Mechanical retting is like it sounds, a machine is used to separate the fiber from the hurd. This is a much faster process of decaying the glue that sticks the fiber to the woody core of the hemp stalk.
2. Spinning and Weaving:
The next step is spinning the hemp fibers into a continuous yarn which is then woven into the fabric used for clothing. To organically spin hemp a specialized spinning machine is required. The available spinning machines are ideal for shorter fibers that come out of cotton or wool. Chemically processing hemp fibers produce shorter strands that can be spun with the readily available machine.
Although acquiring specialized machinery will be difficult, it is a worthwhile investment. Hemp processed organically allows the fiber to hold its absorption quality making the clothing much more durable than the chemical process product. Organic hemp clothing is also assured to keep the skin safe from UV rays.
3. Cleaning and Softening:
The hemp fabric can be a little stiff and is put through a cleaning and softening process to make the clothes wearable. Hemp has low lignin content meaning it can be pulped with less chemicals than wood.
The fabric does not need extremely toxic chemicals and can be cleaned with hydrogen peroxide rather than chlorine dioxide. This means no extremely toxic chemicals are dumped into the water stream.
Companies are exploring even more eco-friendly methods to manufacture hemp fabric. EVOLUTION is one such company that focuses on eco-friendly methods of production. It has pioneered many new methods to produce high-quality hemp garments.
The final process of manufacturing hemp garments is dyeing the product. For an organic hemp product, low impact and fiber reactive dyes can be used. These dyes made from natural components have no heavy metal content and are water-soluble. Many might wonder why not use naturally made dyes. It is a common misconception that natural dyes are less harmful to the environment.
Natural dyes are made by a process of extracting the pigment molecules from plants, earth clays and sometimes even insects. However, the process requires the use of even more harmful chemicals than synthesized in a lab. Hence, the fiber reactive dye is used as it requires no on-site water filtration.
Hemp Clothing Is the Answer To Many Of Our Worldly Problems
The clothing made out of hemp is clearly more eco-friendly and durable than all the readily available textiles. Hemp clothing is also the answer to many concerns we face from chemical fibers to polluting the earth. Here are a few of the many problems hemp can solve.
Do you want to finally buy clothes that last longer than a year or two?
However, durability is the biggest problem in the clothing industry today. Hemp has antimicrobial properties making the fabric stronger and more durable than most. The clothes also keep their shape unlike cotton that eventually becomes distorted.
Are you tired or uncomfortable and color leaking clothes?
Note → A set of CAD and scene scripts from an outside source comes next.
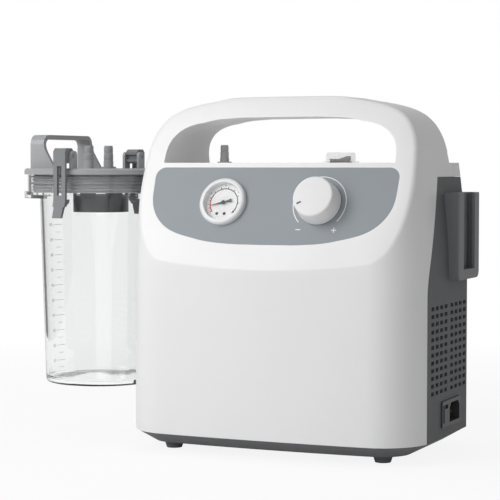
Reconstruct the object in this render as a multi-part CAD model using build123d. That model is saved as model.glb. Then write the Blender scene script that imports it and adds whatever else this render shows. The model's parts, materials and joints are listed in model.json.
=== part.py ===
from build123d import *
import os
from math import atan, cos, degrees, radians, sin

# A portable vacuum aspirator: a housing with a loop handle, and a collection jar on its left side.
# Millimetres. While the pieces are shaped, x runs to the right, y to the back and z up from the
# table, from the point under the middle of the housing.

# Housing
HALF_W = 131.0
FRONT_Y = -79.0
BOW = 5.0
BACK_Y = 74.0
CORNER_R = 42.0
REAR_R = 9.0
HEM_Z = 16.0
HIP_Z = 150.0
BOX_TOP = 243.0
ARCH_TOP = 298.5
ARCH_FOOT = 250.0
WAIST_IN = 8.0
WALL = 3.0
SEAM_Y = 49.5
GAP = 0.3

# Tilted front, which carries the control panel and runs on up the handle
LEAN = 0.40
LEAN_ANGLE = degrees(atan(LEAN))
RIDGE_Y = -44.0
CREASE_R = 5.0

# Screws of the rear shell, left and right of the middle
SCREW_X = 94.0

# Handle
HAND_HALF = 104.0
HAND_TOP = 281.0
HANDLE_REAR = 47.0
HANDLE_REAR_LEAN = 0.25
HANDLE_REAR_R = 9.0

# Side panels, drawn in y and z
SIDE_FRONT = -40.0
SIDE_KNEE_Z = 148.0
SIDE_TOP = 231.0
SIDE_LIP = 4.0
VENT_ROWS = 12
VENT_COLUMNS = 4
VENT_LOW_Z = 55.0
VENT_PITCH_Z = 6.3
VENT_PITCH_Y = 11.6
VENT_W = 7.6
VENT_H = 3.2
VENT_BANK_Y = (-27.0, 24.0)

# Jar brackets
BRACKET_Y = 44.0
BRACKET_W = 58.0
BRACKET_LOW = 145.0
BRACKET_TOP = 218.0
BRACKET_OUT = 8.6
SLOT_W = 31.0
SLOT_LIP = 2.6
POCKET_W = 42.0
POCKET_D = 4.6
SLOT_FLOOR = 8.5

# Control panel, in the tilted plane about its middle height
PANEL_Z = 208.0
PANEL_T = 1.5
GAUGE_X = -42.0
GAUGE_Z = 210.0
GAUGE_R = 20.5
GAUGE_CASE_R = 18.5
GAUGE_CASE_D = 24.0
NEEDLE_REST = 194.5
KNOB_X = 44.0
KNOB_Z = 210.0
KNOB_R = 17.0
KNOB_BASE_R = 18.8
KNOB_D = 17.0
SPINDLE_R = 3.0

# Box top
BARB_X = -74.0
BARB_Y = 14.0
BARB_R = 3.9
BARB_BORE = 2.4
SWITCH_X = 35.0
SWITCH_Y = 14.0
SWITCH_W = 22.0
SWITCH_L = 15.0
ROCKER_REST = -8.0

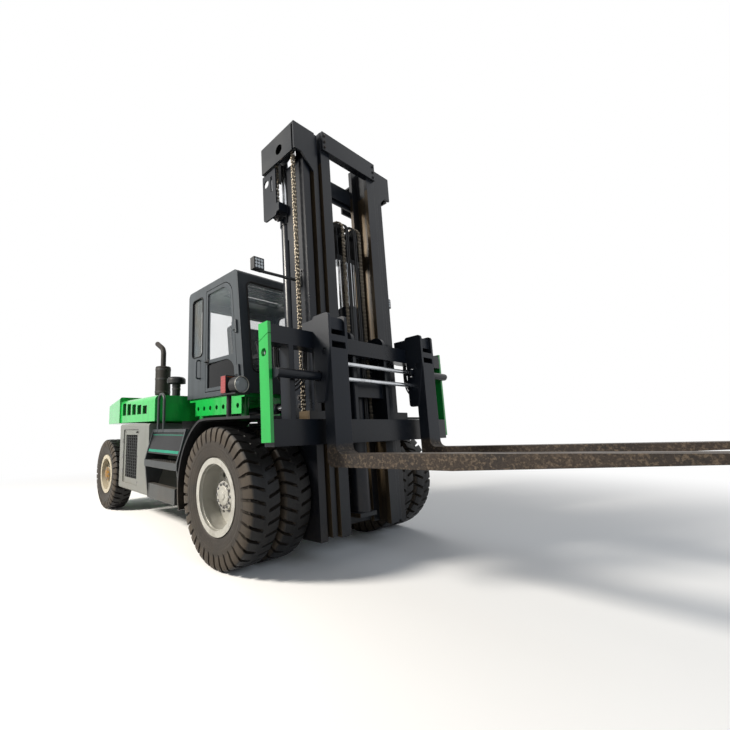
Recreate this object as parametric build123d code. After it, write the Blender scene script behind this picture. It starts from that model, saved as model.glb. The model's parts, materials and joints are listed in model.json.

Well look no more, with hemp getting popular and legal you will never have to wear suffocating clothes again. The porous nature of hemp allows the fabric to trap heat in the winter and stay loose and breathable in summer. Clothes losing their color is an issue we all face but hemp’s porous nature retains the dye better than any other textile including cotton.
Do you feel a sense of duty to wear biodegradable clothes?
Hemp is a much more durable fabric but even if you do have to throw out your clothes, it is a 100% biodegradable. Other fabrics are not biodegradable and when disposed they just sit in the landfill for a very long time. Hemp clothing naturally degrades but is also durable making it an offer you cannot refuse.
After seeing all the good hemp fabric has to offer, one must wonder why our stores are still filled with wasteful materials like polyester and cotton. Clothing is a part of all our lives and shopping for clothes should be seen in a different light. We must ask ourselves if the clothing is good not just for us but the environment. In the case of hemp, the answer is always a yes, as it is one of the most eco-friendly plants in the world.